An alternative technique for patterning cells on poly(ethylene glycol) diacrylate hydrogels

Abstract

This work demonstrates the feasibility of patterning a poly(ethylene glycol) diacrylate (PEGDA) hydrogel with a cell adhesive ligand that was functionalized with an acrylate group using Michael type addition instead of activated N-hydroxysulfosuccinimide (NHS) ester based chemistry. We synthesized PEGDA from PEG molecules and made PEGDA hydrogels via free radical polymerization in the presence of UV light and photoinitiator. Mechanical and physical properties of the hydrogel could be tuned by changing the polymer concentration. The synthesized PEGDA was made to react with cysteine–glycine–arginine–glycine–aspartate–serine (CGRGDS) peptide in a controlled manner to yield acrylate-PEG–CGRGDS via base catalyzed Michael type addition reaction. This monoacrylated cell adhesive peptide was immobilized on inert PEGDA hydrogel surface by exposing it to UV light through a photomask to render the gels selectively adhesive to cells.
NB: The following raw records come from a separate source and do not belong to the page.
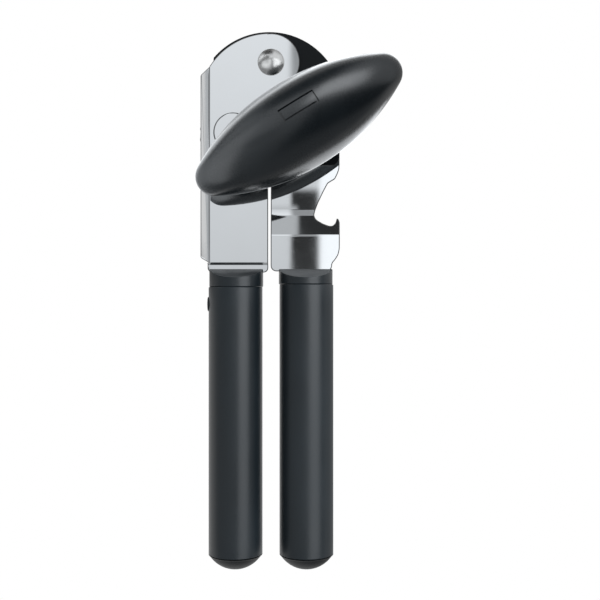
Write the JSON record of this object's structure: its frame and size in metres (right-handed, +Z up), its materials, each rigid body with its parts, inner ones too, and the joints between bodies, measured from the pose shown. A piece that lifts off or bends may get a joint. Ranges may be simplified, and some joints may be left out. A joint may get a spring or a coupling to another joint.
{
  "type": "manual can opener",
  "caption": "Hand can opener with two round soft handles, pivoted steel plates, an oval turning knob, geared feed and cutting wheels, and a bottle opener notch.",
  "frame": {"origin": "on the knob shaft's axis, at the plane the opener lies on, where the shaft's back end touches it", "axes": "+Z up, out of the back of the opener and through the knob; +Y from the handles to the pivot; +X across the plates to the bottle opener notch"},
  "size_m": [0.0701, 0.1885, 0.04],
  "materials": {
    "polished_steel": "mirror polished stainless steel",
    "zinc_steel": "turned, satin",
    "gear_steel": "stamped, satin",
    "bronze": "sintered bronze bearing",
    "black_plastic": "satin moulded",
    "gloss_collar": "semi-gloss moulded",
    "hard_core": "moulded",
    "soft_grip": "soft satin rubber",
    "soft_knob": "soft satin rubber",
    "white_nylon": "plain sheet"
  },
  "bodies": {
    "left_lever": {"front_plate": "polished_steel", "pivot_rivet": "polished_steel", "pivot_shim": "white_nylon", "pivot_washer": "zinc_steel", "left_collar": "gloss_collar", "left_core": "hard_core", "left_grip": "soft_grip", "left_end_plug": "black_plastic", "left_tang_pins": "zinc_steel", "left_grip_stud": "black_plastic", "cutter_axle": "zinc_steel", "axle_ring": "zinc_steel"},
    "right_lever": {"rear_plate": "polished_steel", "guard_plate": "black_plastic", "guard_pins": "zinc_steel", "shaft_bush": "bronze", "right_collar": "gloss_collar", "right_core": "hard_core", "right_grip": "soft_grip", "right_end_plug": "black_plastic", "right_tang_pins": "zinc_steel"},
    "drive": {"drive_shaft": "zinc_steel", "thrust_washer": "zinc_steel", "drive_gear": "gear_steel", "feed_wheel": "gear_steel", "shaft_nut": "zinc_steel", "knob_core": "hard_core", "knob_cover": "soft_knob", "knob_badge": "black_plastic"},
    "cutter": {"cutter_bush": "bronze", "cutter_gear": "gear_steel", "cutting_wheel": "polished_steel"}
  },
  "joints": [
    {"name": "handle_pivot", "type": "hinge", "parent": "left_lever", "child": "right_lever", "pos_m": [-0.0098, 0.0248, 0.0087], "axis": [0, 0, 1], "range_deg": [0, 60]},
    {"name": "knob_turn", "type": "hinge", "parent": "right_lever", "child": "drive", "pos_m": [0, 0, 0.009], "axis": [0, 0, 1], "continuous": true},
    {"name": "cutter_spin", "type": "hinge", "parent": "left_lever", "child": "cutter", "pos_m": [-0.02305, 0.0003, 0.004], "axis": [0, 0, 1], "continuous": true}
  ],
  "couplings": [
    {"joint": "cutter_spin", "follows": "knob_turn", "ratio": -1}
  ]
}
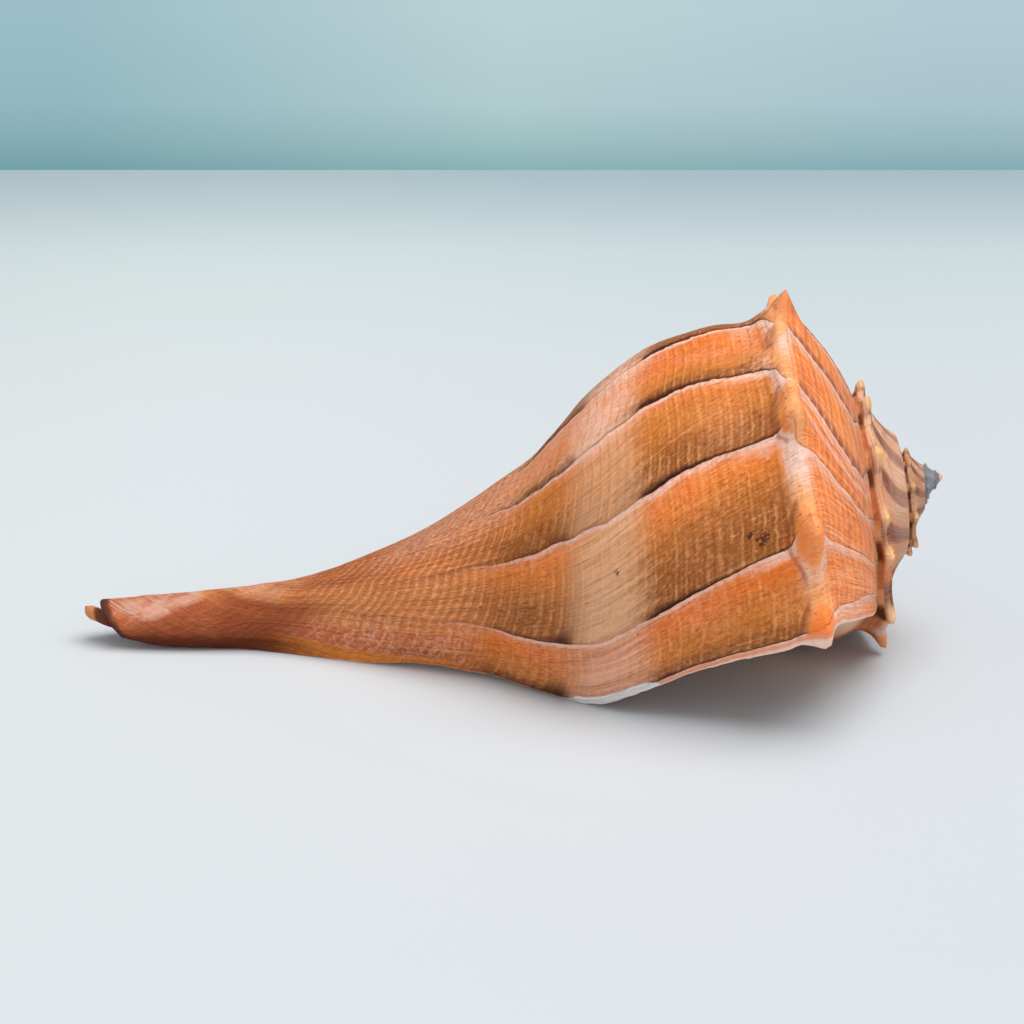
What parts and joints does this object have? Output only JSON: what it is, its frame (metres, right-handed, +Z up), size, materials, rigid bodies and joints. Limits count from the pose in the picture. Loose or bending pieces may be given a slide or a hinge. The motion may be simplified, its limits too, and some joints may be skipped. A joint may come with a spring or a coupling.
{
  "type": "lightning whelk shell",
  "caption": "Empty left-handed whelk shell lying on its aperture, with a knobbed shoulder, low spire and long open siphonal canal.",
  "frame": {"origin": "centre of the bounding box's footprint, on the ground the shell lies on", "axes": "+X from the canal's tip towards the spire, +Z up from the ground, -Y the side of the outer lip"},
  "size_m": [0.1512, 0.0782, 0.0651],
  "materials": {
    "shell": "satin aragonite shell, orange and tan with dark brown growth streaks and a smooth peach inside"
  },
  "bodies": {
    "root": {"shell": "shell"}
  },
  "joints": []
}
Fluorescently tagged CGRGDS peptide was used to enable visualization of patterned regions under a fluorescence microscope. Conjugation of acrylated peptide to PEGDA gel post UV exposure was determined by acid hydrolysis followed by ninhydrin assay. Primary human dermal fibroblast cells were found to adhere and spread on the surface of gels patterned with peptide, thereby, confirming that selective cell adhesion can be achieved by this method. Here, we demonstrate a cost effective way to form a monoacrylated cell adhesive peptide that can be used for spatial patterning of cells on an acrylated hydrogel surface.